By investigating the theory of vowel targets, we hope to inform the practice of describing and classifying vowels in diagnosis and therapy. Since our research will be based on articulatory evidence, including ultrasound, we will explore the limits of using such evidence to define vowel categories bottom-up, and the methods we will use for such description can, in principle, be extended to SLT.

In addition to diagnosis and assessment, research on ultrasound imaging can also benefit the treatment of speech sound disorders. Most SLT practitioners measure the success of interventions based on their auditory impressions. The rationale for this approach stems directly from the goal of speech therapy, i.e. intelligibility. However, arriving at the desired perceptible target may benefit from refocusing on the control structures used to produce speech output, which do not map on to the output in a linear fashion. To put it differently, for some groups of clients, speech therapy may be more beneficial if the focus is on reproducing a specific tongue shape rather than a specific vowel sound. This type of approach has already been trialled with positive results for treatment of consonant disorders with ultrasound biofeedback (Cleland, Scobbie & Wrench, 2015), and it shows promise in helping vowel production in adolescents with hearing loss (Bacsfalvi, Bernhardt & Gick, 2007).

We expect that our project will benefit the SLT community in two ways. The research will contribute to the knowledge base on vowel articulation, vowel movement and articulation-acoustics mapping, all of which have implications for identifying and assessing vowel disorders.
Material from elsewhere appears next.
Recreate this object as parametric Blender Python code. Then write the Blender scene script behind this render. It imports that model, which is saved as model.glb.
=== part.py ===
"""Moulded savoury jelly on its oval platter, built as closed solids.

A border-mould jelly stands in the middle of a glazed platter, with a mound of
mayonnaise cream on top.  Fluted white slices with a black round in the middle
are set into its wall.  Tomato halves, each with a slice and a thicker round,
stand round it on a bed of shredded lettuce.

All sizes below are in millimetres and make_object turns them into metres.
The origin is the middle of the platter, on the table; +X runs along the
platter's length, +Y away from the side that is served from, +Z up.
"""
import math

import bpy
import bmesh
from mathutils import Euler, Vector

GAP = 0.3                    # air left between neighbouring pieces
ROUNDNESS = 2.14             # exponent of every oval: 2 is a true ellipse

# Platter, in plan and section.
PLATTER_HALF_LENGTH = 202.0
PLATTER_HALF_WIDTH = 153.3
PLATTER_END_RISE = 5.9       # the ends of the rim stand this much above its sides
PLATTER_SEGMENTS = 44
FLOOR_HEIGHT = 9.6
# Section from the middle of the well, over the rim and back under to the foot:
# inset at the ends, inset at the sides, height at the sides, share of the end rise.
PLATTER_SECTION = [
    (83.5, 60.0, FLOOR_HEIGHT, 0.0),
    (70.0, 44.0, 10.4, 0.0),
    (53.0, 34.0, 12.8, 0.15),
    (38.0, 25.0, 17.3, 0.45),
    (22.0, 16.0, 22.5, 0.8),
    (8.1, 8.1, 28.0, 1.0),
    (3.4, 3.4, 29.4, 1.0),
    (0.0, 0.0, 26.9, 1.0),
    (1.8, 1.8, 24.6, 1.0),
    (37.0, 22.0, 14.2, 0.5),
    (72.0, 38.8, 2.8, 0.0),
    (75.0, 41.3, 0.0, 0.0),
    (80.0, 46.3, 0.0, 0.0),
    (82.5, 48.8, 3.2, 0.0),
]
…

We will communicate our results to researchers in speech therapy via the Child Speech Disorder Research Network, who will help us contextualise our findings and make them relevant to speech therapists. This engagement will be facilitated by Dr Joanne Cleland, the current chair of the network, who has agreed to serve on the Advisory Board for our project. In addition, we have planned a series of impact activities directed at speech therapy students that will raise awareness of potential use of ultrasound in the clinic, and also provide practical training and support in using this method. These activities will be built into existing SLT student training at the University of Manchester. By incorporating ultrasound into SLT training, we aim to popularise this approach among clinicians, and to help develop innovations in speech therapy.